The similarities are of course the economic recession
through which the country has just suffered. Also, the causes are similar; greed not
only by investors, but others, who pushed the economy to the brink to make a fast
dollar. The primary difference is that there are now safeguards in place which did not
exist then, so the effect of the downturn is not as
traumatic.
During the Great Depression, there were no
safeguards to prevent wild speculation in the Stock Market. One could purchase stock on
margin (investment loan) for as little as 5% of the purchase price. Now the required
margin is 50%. During that time, the Dust Bowl resulted because farmers did not rotate
crops or use good soil preservation techniques. Farmers have since learned not to make
that mistake.

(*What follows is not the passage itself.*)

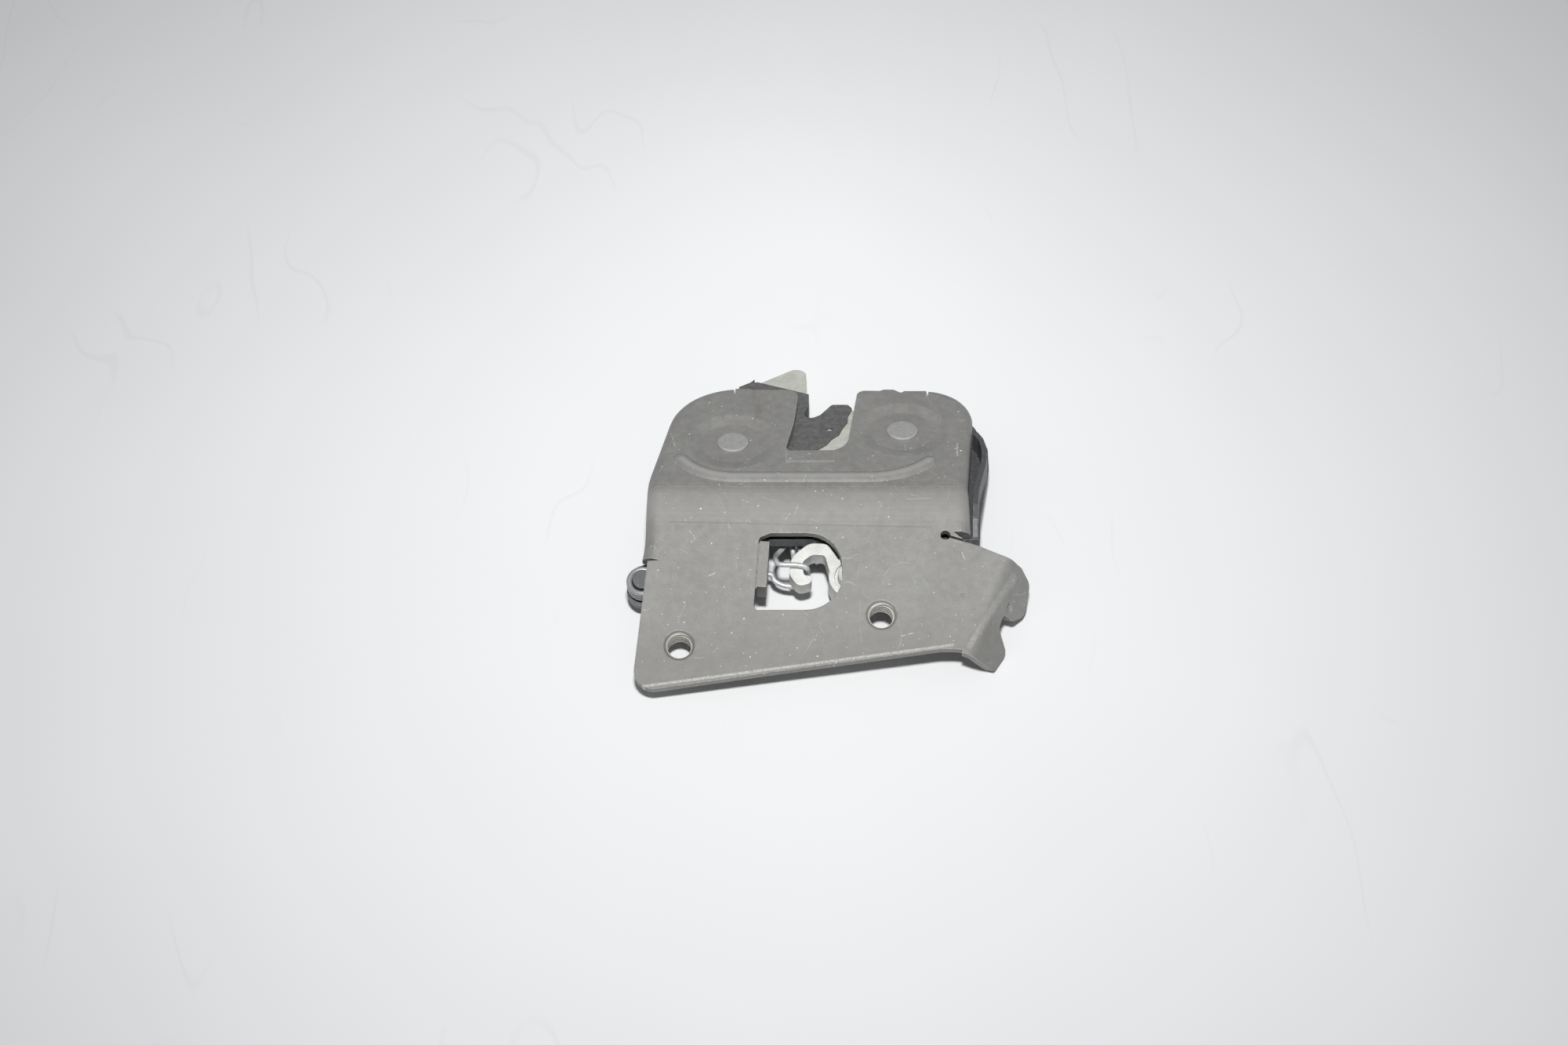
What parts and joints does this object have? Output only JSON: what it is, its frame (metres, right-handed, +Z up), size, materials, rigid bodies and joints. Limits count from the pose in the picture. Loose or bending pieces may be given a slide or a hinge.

Also there was no insurance in the event of bank failure. When banks
failed, depositors lost everything. The very rumor that a bank might fail resulted in a
"run" on the bank (all depositors demanding their money), which only served to make it
fail that much more quickly. The Glass Stegall Banking Act created the Federal Deposit
Insurance Corporation, since which time, no depositor has lost money in a federally
insured bank.
Finally, Social Security is now in existence
so the elderly, disabled, and widowed/orphaned have some means of subsistence. This was
also not true during the time of the Depression.
The
present Recession has been painful and expensive; however the American people have not
lost hope as they did at that point. One other similarity you might consider. The
Presidents who dealt with both were Democrats, and both believers in Keynesian
economics--massive government expenditure to fight the downturn.